▶ **Work to do**: Repeat everything in the material exactly.

━━ Provided data

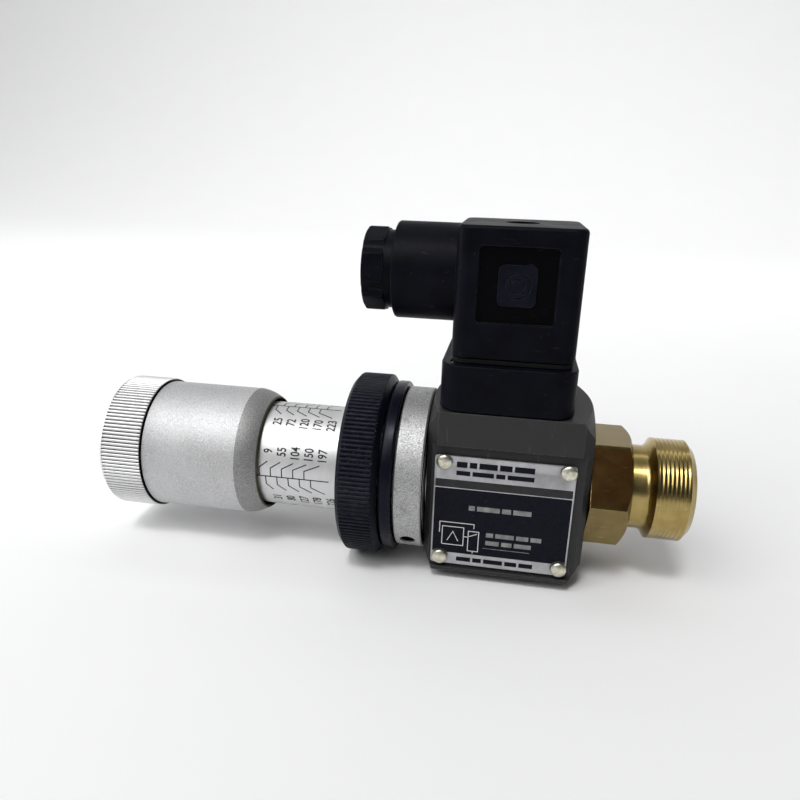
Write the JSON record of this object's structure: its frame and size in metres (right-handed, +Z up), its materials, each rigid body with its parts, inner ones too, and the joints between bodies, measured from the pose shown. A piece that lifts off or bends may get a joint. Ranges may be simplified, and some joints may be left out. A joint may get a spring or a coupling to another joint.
{
  "type": "pressure switch",
  "caption": "Adjustable pressure switch with a graduated spring barrel, a turning setting sleeve, a knurled ring nut, a brass port and a square right-angle connector plug.",
  "frame": {"origin": "centre of the body's flat underside, below the connector's centre line", "axes": "+X along the switch axis from the setting knob to the pressure port, +Z up from the underside to the connector plug, -Y is the nameplate side"},
  "size_m": [0.1523, 0.0482, 0.0889],
  "materials": {
    "black_anodised": "matt black anodised aluminium",
    "zinc_steel": "bright turned steel",
    "spring_steel": "oiled spring wire",
    "cast_silver": "fine-blasted aluminium",
    "bright_aluminium": "turned and brushed aluminium",
    "satin_aluminium": "bead-blasted satin aluminium",
    "brass": "turned brass",
    "contact_brass": "tinned contact brass",
    "rubber": "nitrile rubber",
    "black_plastic": "moulded glass-filled nylon",
    "insert_plastic": "moulded terminal block",
    "red_plastic": "phenolic switch case",
    "wire_plastic": "insulated stranded wire",
    "printed_plate": "printed and anodised foil plate",
    "rivet_metal": "nickel-plated rivet"
  },
  "bodies": {
    "switch": {"switch_body": "black_anodised", "threaded_neck": "zinc_steel", "flange_ring": "cast_silver", "scale_barrel": "bright_aluminium", "spindle_bush": "brass", "main_spring": "spring_steel", "piston_bush": "brass", "piston_seal": "rubber", "fitting_o_ring": "rubber", "brass_fitting": "brass", "microswitch_case": "red_plastic", "microswitch_bracket": "zinc_steel", "microswitch_screw_1": "zinc_steel", "microswitch_screw_2": "zinc_steel", "microswitch_terminal_1": "contact_brass", "microswitch_terminal_2": "contact_brass", "microswitch_terminal_3": "contact_brass", "lead_wire_1": "wire_plastic", "lead_wire_2": "wire_plastic", "lead_wire_3": "wire_plastic", "connector_base": "black_plastic", "contact_pin_1": "contact_brass", "contact_pin_2": "contact_brass", "contact_pin_3": "contact_brass", "earth_pin": "contact_brass", "base_screw_1": "zinc_steel", "base_screw_2": "zinc_steel", "nameplate": "printed_plate", "nameplate_rivet_1": "rivet_metal", "nameplate_rivet_2": "rivet_metal", "nameplate_rivet_3": "rivet_metal", "nameplate_rivet_4": "rivet_metal"},
    "pressure_train": {"piston": "zinc_steel", "push_rod": "zinc_steel", "actuator_arm": "zinc_steel", "lower_spring_plate": "zinc_steel"},
    "plunger": {"microswitch_plunger": "black_plastic"},
    "spring_follower": {"upper_spring_plate": "zinc_steel", "thrust_ball": "zinc_steel"},
    "setting_knob": {"knurled_cap": "bright_aluminium", "adjusting_sleeve": "satin_aluminium", "sleeve_wiper": "rubber", "knob_screw": "zinc_steel", "spindle": "zinc_steel"},
    "clamp_slide": {"clamp_ring": "black_anodised"},
    "ring_nut": {"ring_nut": "black_anodised"},
    "plug": {"plug_shell": "black_plastic", "plug_gasket": "rubber", "terminal_insert": "insert_plastic", "socket_contact_1": "contact_brass", "socket_contact_2": "contact_brass", "socket_contact_3": "contact_brass", "socket_contact_4": "contact_brass", "plug_screw": "zinc_steel", "gland_grommet": "rubber"},
    "gland_slide": {"gland_washer": "zinc_steel"},
    "gland_nut": {"gland_nut": "black_plastic"}
  },
  "joints": [
    {"name": "adjust_travel", "type": "slide", "parent": "switch", "child": "spring_follower", "axis": [1, 0, 0], "range_m": [0, 0.015], "deforming": ["main_spring"]},
    {"name": "knob_turn", "type": "hinge", "parent": "spring_follower", "child": "setting_knob", "pos_m": [-0.08, 0, 0.0215], "axis": [1, 0, 0], "range_deg": [0, 1800]},
    {"name": "clamp_travel", "type": "slide", "parent": "switch", "child": "clamp_slide", "axis": [-1, 0, 0], "range_m": [0, 0.003]},
    {"name": "ring_nut_turn", "type": "hinge", "parent": "clamp_slide", "child": "ring_nut", "pos_m": [-0.035, 0, 0.0215], "axis": [-1, 0, 0], "range_deg": [0, 720]},
    {"name": "pressure_stroke", "type": "slide", "parent": "switch", "child": "pressure_train", "axis": [-1, 0, 0], "range_m": [0, 0.0008]},
    {"name": "plunger_stroke", "type": "slide", "parent": "switch", "child": "plunger", "axis": [-1, 0, 0], "range_m": [0, 0.0008]},
    {"name": "plug_pull", "type": "slide", "parent": "switch", "child": "plug", "axis": [0, 0, 1], "range_m": [0, 0.018]},
    {"name": "gland_travel", "type": "slide", "parent": "plug", "child": "gland_slide", "axis": [-1, 0, 0], "range_m": [0, 0.004]},
    {"name": "gland_nut_turn", "type": "hinge", "parent": "gland_slide", "child": "gland_nut", "pos_m": [-0.034, 0, 0.0739], "axis": [-1, 0, 0], "range_deg": [0, 960]}
  ],
  "couplings": [
    {"joint": "knob_turn", "follows": "adjust_travel", "rad_per_m": 2094.4},
    {"joint": "ring_nut_turn", "follows": "clamp_travel", "rad_per_m": 4188.8},
    {"joint": "gland_nut_turn", "follows": "gland_travel", "rad_per_m": 4188.8},
    {"joint": "plunger_stroke", "follows": "pressure_stroke", "ratio": 1}
  ]
}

━━━━

▶ **Result of the exercise**:
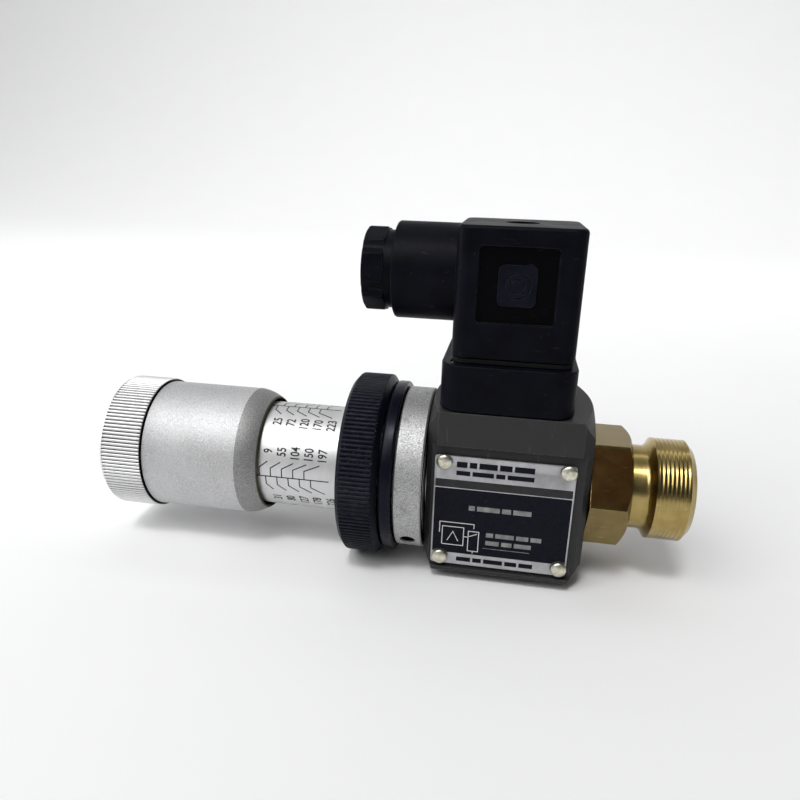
Write the JSON record of this object's structure: its frame and size in metres (right-handed, +Z up), its materials, each rigid body with its parts, inner ones too, and the joints between bodies, measured from the pose shown. A piece that lifts off or bends may get a joint. Ranges may be simplified, and some joints may be left out. A joint may get a spring or a coupling to another joint.
{
  "type": "pressure switch",
  "caption": "Adjustable pressure switch with a graduated spring barrel, a turning setting sleeve, a knurled ring nut, a brass port and a square right-angle connector plug.",
  "frame": {"origin": "centre of the body's flat underside, below the connector's centre line", "axes": "+X along the switch axis from the setting knob to the pressure port, +Z up from the underside to the connector plug, -Y is the nameplate side"},
  "size_m": [0.1523, 0.0482, 0.0889],
  "materials": {
    "black_anodised": "matt black anodised aluminium",
    "zinc_steel": "bright turned steel",
    "spring_steel": "oiled spring wire",
    "cast_silver": "fine-blasted aluminium",
    "bright_aluminium": "turned and brushed aluminium",
    "satin_aluminium": "bead-blasted satin aluminium",
    "brass": "turned brass",
    "contact_brass": "tinned contact brass",
    "rubber": "nitrile rubber",
    "black_plastic": "moulded glass-filled nylon",
    "insert_plastic": "moulded terminal block",
    "red_plastic": "phenolic switch case",
    "wire_plastic": "insulated stranded wire",
    "printed_plate": "printed and anodised foil plate",
    "rivet_metal": "nickel-plated rivet"
  },
  "bodies": {
    "switch": {"switch_body": "black_anodised", "threaded_neck": "zinc_steel", "flange_ring": "cast_silver", "scale_barrel": "bright_aluminium", "spindle_bush": "brass", "main_spring": "spring_steel", "piston_bush": "brass", "piston_seal": "rubber", "fitting_o_ring": "rubber", "brass_fitting": "brass", "microswitch_case": "red_plastic", "microswitch_bracket": "zinc_steel", "microswitch_screw_1": "zinc_steel", "microswitch_screw_2": "zinc_steel", "microswitch_terminal_1": "contact_brass", "microswitch_terminal_2": "contact_brass", "microswitch_terminal_3": "contact_brass", "lead_wire_1": "wire_plastic", "lead_wire_2": "wire_plastic", "lead_wire_3": "wire_plastic", "connector_base": "black_plastic", "contact_pin_1": "contact_brass", "contact_pin_2": "contact_brass", "contact_pin_3": "contact_brass", "earth_pin": "contact_brass", "base_screw_1": "zinc_steel", "base_screw_2": "zinc_steel", "nameplate": "printed_plate", "nameplate_rivet_1": "rivet_metal", "nameplate_rivet_2": "rivet_metal", "nameplate_rivet_3": "rivet_metal", "nameplate_rivet_4": "rivet_metal"},
    "pressure_train": {"piston": "zinc_steel", "push_rod": "zinc_steel", "actuator_arm": "zinc_steel", "lower_spring_plate": "zinc_steel"},
    "plunger": {"microswitch_plunger": "black_plastic"},
    "spring_follower": {"upper_spring_plate": "zinc_steel", "thrust_ball": "zinc_steel"},
    "setting_knob": {"knurled_cap": "bright_aluminium", "adjusting_sleeve": "satin_aluminium", "sleeve_wiper": "rubber", "knob_screw": "zinc_steel", "spindle": "zinc_steel"},
    "clamp_slide": {"clamp_ring": "black_anodised"},
    "ring_nut": {"ring_nut": "black_anodised"},
    "plug": {"plug_shell": "black_plastic", "plug_gasket": "rubber", "terminal_insert": "insert_plastic", "socket_contact_1": "contact_brass", "socket_contact_2": "contact_brass", "socket_contact_3": "contact_brass", "socket_contact_4": "contact_brass", "plug_screw": "zinc_steel", "gland_grommet": "rubber"},
    "gland_slide": {"gland_washer": "zinc_steel"},
    "gland_nut": {"gland_nut": "black_plastic"}
  },
  "joints": [
    {"name": "adjust_travel", "type": "slide", "parent": "switch", "child": "spring_follower", "axis": [1, 0, 0], "range_m": [0, 0.015], "deforming": ["main_spring"]},
    {"name": "knob_turn", "type": "hinge", "parent": "spring_follower", "child": "setting_knob", "pos_m": [-0.08, 0, 0.0215], "axis": [1, 0, 0], "range_deg": [0, 1800]},
    {"name": "clamp_travel", "type": "slide", "parent": "switch", "child": "clamp_slide", "axis": [-1, 0, 0], "range_m": [0, 0.003]},
    {"name": "ring_nut_turn", "type": "hinge", "parent": "clamp_slide", "child": "ring_nut", "pos_m": [-0.035, 0, 0.0215], "axis": [-1, 0, 0], "range_deg": [0, 720]},
    {"name": "pressure_stroke", "type": "slide", "parent": "switch", "child": "pressure_train", "axis": [-1, 0, 0], "range_m": [0, 0.0008]},
    {"name": "plunger_stroke", "type": "slide", "parent": "switch", "child": "plunger", "axis": [-1, 0, 0], "range_m": [0, 0.0008]},
    {"name": "plug_pull", "type": "slide", "parent": "switch", "child": "plug", "axis": [0, 0, 1], "range_m": [0, 0.018]},
    {"name": "gland_travel", "type": "slide", "parent": "plug", "child": "gland_slide", "axis": [-1, 0, 0], "range_m": [0, 0.004]},
    {"name": "gland_nut_turn", "type": "hinge", "parent": "gland_slide", "child": "gland_nut", "pos_m": [-0.034, 0, 0.0739], "axis": [-1, 0, 0], "range_deg": [0, 960]}
  ],
  "couplings": [
    {"joint": "knob_turn", "follows": "adjust_travel", "rad_per_m": 2094.4},
    {"joint": "ring_nut_turn", "follows": "clamp_travel", "rad_per_m": 4188.8},
    {"joint": "gland_nut_turn", "follows": "gland_travel", "rad_per_m": 4188.8},
    {"joint": "plunger_stroke", "follows": "pressure_stroke", "ratio": 1}
  ]
}